Eurozone industrial production fell by 1.4% month-on-month in December, statistics body eurostat reports, led by a decline in capital goods (physical assets such as tools and machinery).

The survey found that industrial production:

  • decreased for intermediate goods by 0.1%,

  • decreased for energy by 0.3%,

  • decreased for capital goods by 1.9%,

  • increased for durable consumer goods by 0.2%,

  • decreased for non-durable consumer goods by 0.3%.

UK households are also pessimisic about their spending plans.

S&P Global reports:

All 12 UK regions and nations recorded reductions in both cash availability and savings.

The steepest falls in cash availability were seen in the East Midlands and Northern Ireland, with the former also recording the quickest decline in savings, followed closely by Yorkshire & Humber.

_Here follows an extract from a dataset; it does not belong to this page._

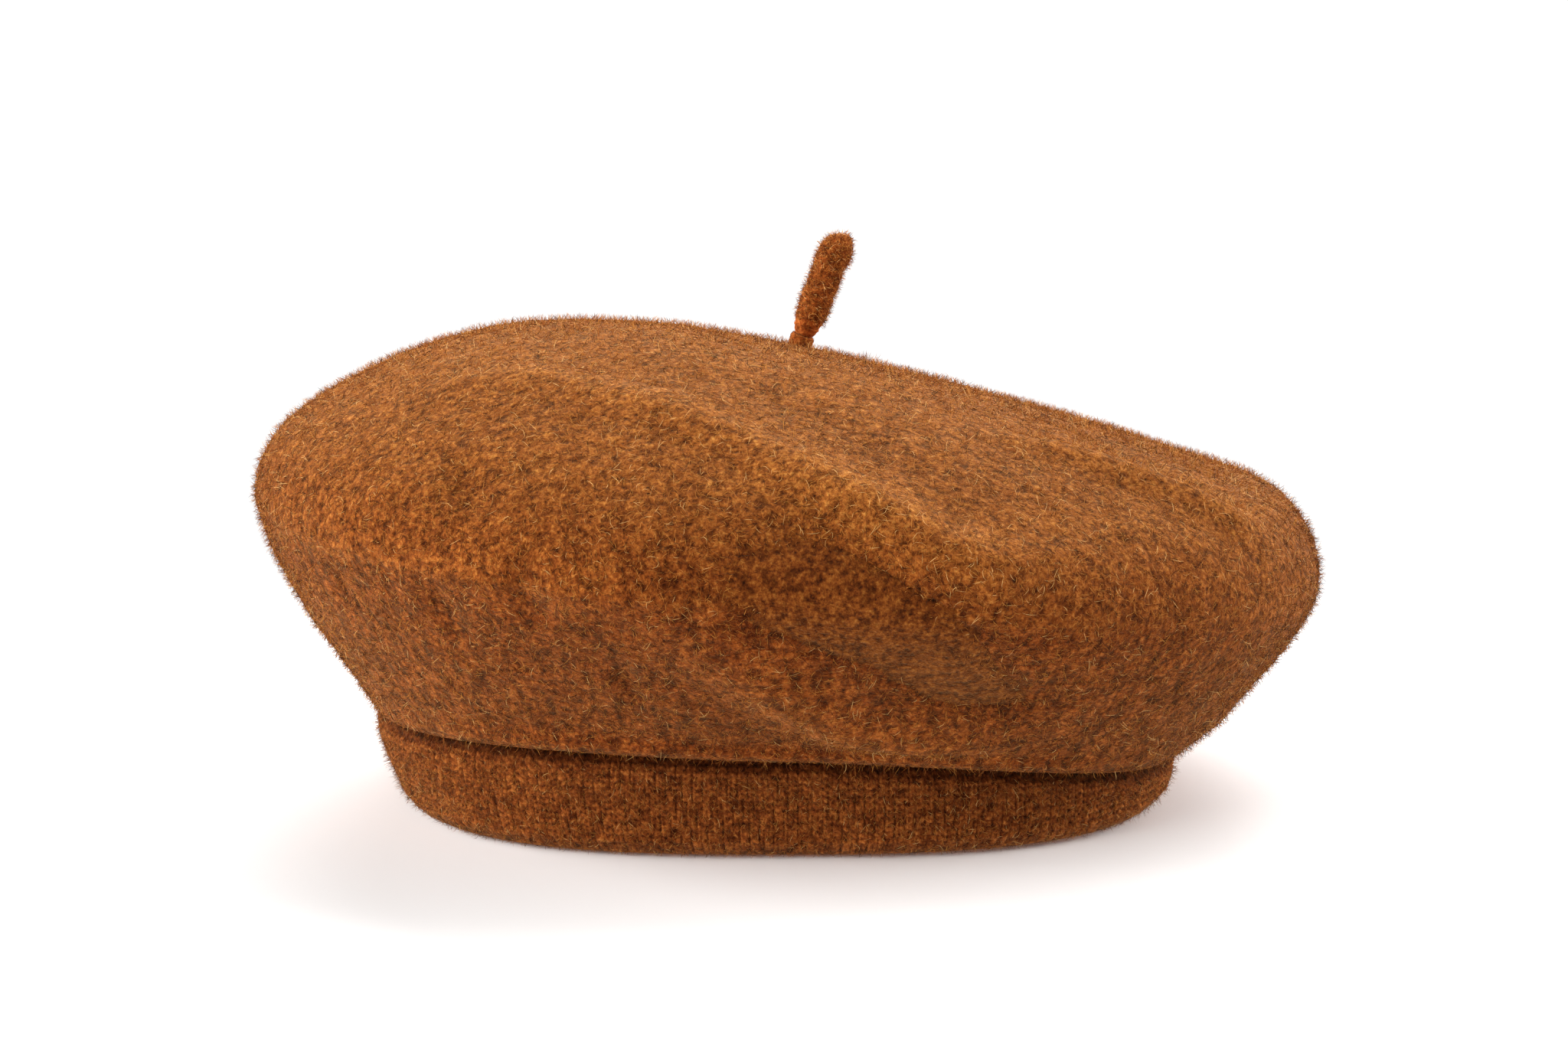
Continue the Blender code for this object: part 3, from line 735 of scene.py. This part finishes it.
def surface_samples(grid, weight, count, rng):
    """Random points of a closed grid by area, with their normals, and the direction down the rows."""
    normal = normals_of(grid)
    down = np.gradient(grid, axis=1)
    across = (np.roll(grid, -1, 0) - np.roll(grid, 1, 0)) / 2
    area = np.linalg.norm(np.cross(down, across), axis=-1) * weight
    area[:, -1] = 0
    picked = rng.choice(area.size, count, p=(area / area.sum()).ravel())
    i, j = np.unravel_index(picked, area.shape)
    u, v = rng.random((2, count, 1))
    after = (i + 1) % len(grid)
    points = ((1 - u) * (1 - v) * grid[i, j] + u * (1 - v) * grid[after, j]
              + (1 - u) * v * grid[i, j + 1] + u * v * grid[after, j + 1])
    flow = down[i, j]
    return points, normal[i, j], flow / np.maximum(np.linalg.norm(flow, axis=-1, keepdims=True), 1e-12)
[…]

UK consumers’ sentiment about debt has hit its lowest level in 23 months, today’s report shows.

S&P Global explains:

UK households indicated a further increase in debt in February, with the rate of accumulation the strongest recorded since last July.

Debt levels rose across all age groups except those aged 25–34, where debt stabilised, with the steepest rate of increase among 18–24 year olds. Households also expressed a stronger need for unsecured credit in the latest survey period, but the accessibility of loans continued to deteriorate.

Notably, households signalled that the availability of unsecured credit declined at the steepest pace in a year-and-a-half.

S&P Global also report that households across all 12 UK regions and nations registered a decline in their current financial health this month.

The steepest reduction was recorded in the East Midlands, while the softest was in London.

Today’s consumer sentiment report explains:

Although sentiment around current finances was less downbeat, households were slightly more pessimistic regarding their financial prospects for the coming next 12 months.

The respective seasonally adjusted index dipped to a two-month low, with only households in London, the West Midlands and the North West forecasting an improvement in their financial health over the next year.